Metropolis has influenced many films visually, with futuristic sky scrapers, and robotic systems, though many of these films have also been influenced by the depiction of a harsh social divide seen in the film. The impact it has had on the film industry is very substantial, with productions like ‘Star Wars’, ‘Blade Runner’, ‘The Fifth Element’, and Alfred Hitchcock’s 1929 ‘Blackmail’ bearing great resemblance to the original Metropolis.
‘Blade Runner’ released in 1982, almost 50 years after the release of ‘Metropolis’, is a science-fiction classic that has profoundly been influenced by the plot and outstanding visuals of Metropolis. Blade Runner also has striking visuals of sky scrapers, and fast paced city life, separating the rich from the poor by using the buildings and robotic, cinematic imagery to illustrate the machine age. Blade Runner mimics the opening scenes of Metropolis, with beautiful photographic shots of sky scrapers and a futuristic hectic city life. The plot is also similar to Metropolis, as Deckard, a privileged citizen, falls in love with Rachel, a less fortunate character in the film, this disorders the Blade Runner world by unsettling social divides that are important for the function of the city. Blade Runner will also be released again later this year, as a remake. This is showing how continuously influential the original of Metropolis was.
Metropolis has also influenced major franchise Star Wars, which is globally recognized as one of the best Sci-Fi series. The visuals in Star Wars are one of the most apparent inspirations drawn from the classic, Metropolis. The futuristic Art Deco visuals of the Metropolis city are also seen in the city of Coruscant, with the taller than imaginable buildings and gothic elements in relation to colour. Once again the parallels between the two productions are not limited to the visuals, the plot is also mimicked throughout the Star Wars series with the conflict between the lower class and upper class leading to uprisings and disruption of ‘social order.’
Metropolis being one of the most influential sci-fi classics of all time, has not only inspired the cinematic sci-fi genres but has also merged into the world of architecture, fashion and even modern interior design. Iconic designer Karl Lagerfeld, created an entire collection dedicated to Metropolis, ‘Return to Metropolis’ for Vogue Germany in 2012, 85 years after the release of Metropolis. Using the same mechanical, robotic imagery seen in the film, whilst the editorial was shot in black and white, similar to the gothic imagery seen in the film. Lagerfeld uses metallic tones, robotic structure and dark colouring, similar to the world of Metropolis, transformed into a work of art through fashion. Iconic designers like Givenchy’s Riccardo Tisci and Donatella Versace have expressed their love for Metropolis, as they are constantly drawing inspiration from the films beautiful visuals for their own collections.

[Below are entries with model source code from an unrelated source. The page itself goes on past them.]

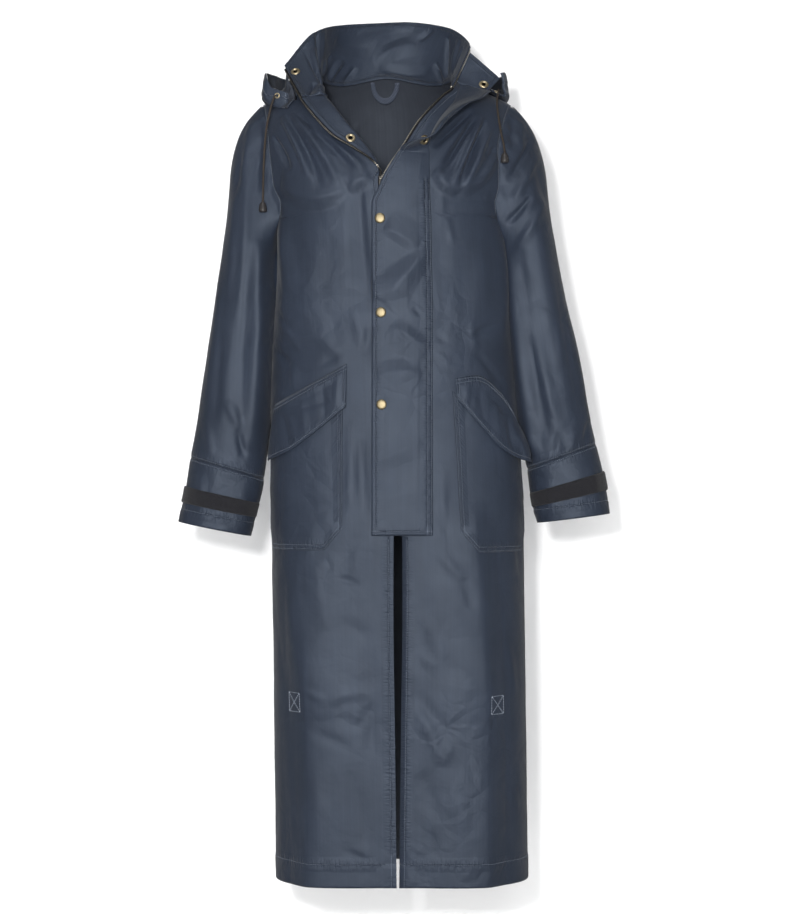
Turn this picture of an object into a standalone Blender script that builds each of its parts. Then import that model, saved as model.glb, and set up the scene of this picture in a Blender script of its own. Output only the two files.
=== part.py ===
"""A long hooded riding raincoat, held in the hollow form it has when it is worn.

+X is the viewer's right, the front faces -Y and +Z is up. The origin is the middle
of the neck opening at the height of the nape seam, where a wearer carries the coat.
"Left" and "right" are the viewer's, looking at the front.

The body is a family of sections. A level runs from -1 at the hem over 0 at the
underarm to 1 at the shoulder seam, and an angle runs from 0 at the centre line to a
quarter turn at the side seam. Every cloth piece is a grid laid through its sections
and thickened to a wall. What lies on another piece is made from that piece's points,
moved out.
"""

import bisect
import math
from collections import namedtuple

import bmesh
import bpy
from mathutils import Euler, Matrix, Vector
from mathutils.bvhtree import BVHTree

# Driving sizes, in metres.
CLOTH = 0.0012
SEAM = 0.0009
GAP = 0.0003
HEM_HEIGHT = -1.200
UNDERARM_HEIGHT = -0.225
NECK_HALF_WIDTH = 0.100
NECK_SIDE_HEIGHT = -0.008
NECK_CREST = 0.044
SHOULDER_FALL = 0.465
CREST_POWER = 2.4
NAPE_LEVEL = 0.820
NAPE_CURVE = 1.8
LAPEL_TOP_LEVEL = 0.8065
RIGHT_NECK_LEVEL = 0.900
OPENING_LEVEL = 0.193
LAPEL_ROLL_RADIUS = 0.0035
SHOULDER_SEAM = 0.0008
ARMHOLE_SEAM = 0.0012
COLLAR_SEAM = 0.0012
LIE = 0.0019
ZIP_HALF_WIDTH = 0.0025
ZIP_GAP = 0.0006
ZIP_THICKNESS = 0.0018
ZIP_FOOT_LEVEL = -0.40
FLAP_FOOT_LEVEL = -0.477
CORD_RADIUS = 0.0015
HANGER_LIFT = 0.0016
TOGGLE_GAP = 0.0008
EYELET_LIFT = 0.0008

COAT = "hooded_raincoat"
LEFT = -1
RIGHT = 1
FRONT = -1
BACK = 1
QUARTER = math.pi / 2

Section = namedtuple("Section", "level half_width lean front back squareness")
BODY = (
    Section(-1.00, 0.188, 0.0060, 0.138, 0.136, 2.9),
    Section(-0.75, 0.188, 0.0030, 0.140, 0.134, 2.9),
    Section(-0.45, 0.188, -0.0010, 0.137, 0.130, 2.8),
    Section(-0.20, 0.181, -0.0080, 0.131, 0.120, 2.6),
    Section(-0.08, 0.171, -0.0105, 0.128, 0.118, 2.5),
    Section(0.00, 0.166, -0.0125, 0.126, 0.119, 2.5),
    Section(0.10, 0.174, -0.0135, 0.125, 0.120, 2.5),
    Section(0.28, 0.185, -0.0145, 0.123, 0.120, 2.5),
    Section(1.00, 0.190, -0.0165, 0.118, 0.118, 2.5),
)

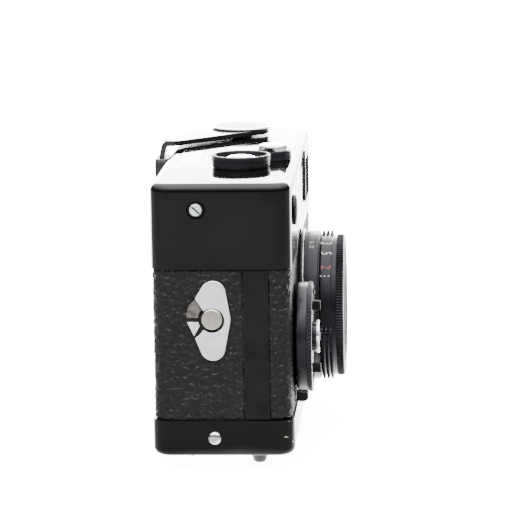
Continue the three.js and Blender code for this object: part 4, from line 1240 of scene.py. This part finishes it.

– Original book cover of ‘Metropolis’ by Thea Von Harbou
It could be said that famous capital cities around the world strongly resemble the city in Metropolis in terms of design, like Dubai, an architectural beauty that is known for its beautiful sky scrapers, luxurious hotels and unrealistically beautiful designs. Whilst the interior design world is broadening; introducing brassy tones, machine like furniture and textures, creating futuristic modern works of art. Metropolis has even crept it’s way into the world of music, appearing in the form of imagery and fashion in pop videos, and even photoshoots. Madonna’s ‘express yourself’ music video is almost a recap of the entire film, including re-enactments of iconic scenes, Sci-fi sky lines and even workers struggling with heavy machinery, the music video is almost like a homage to the original film. Famous photographer, Dave Lachapelle, shot Lady Gaga in a heavily Metropolis inspired photoshoot. The set was designed with sky scrapers, dead workers, and Lady Gaga dressed as a futuristic robot who has taken over. Metropolis is a film that is not only visually beautiful, but it’s plot is attempting to say something important, which is why it has remained so significant in the world of popular culture.
Metropolis, a film for the history books. 90 years on and the influence it has had on cinema, modern art, music, fashion, and even architecture is still very prominent.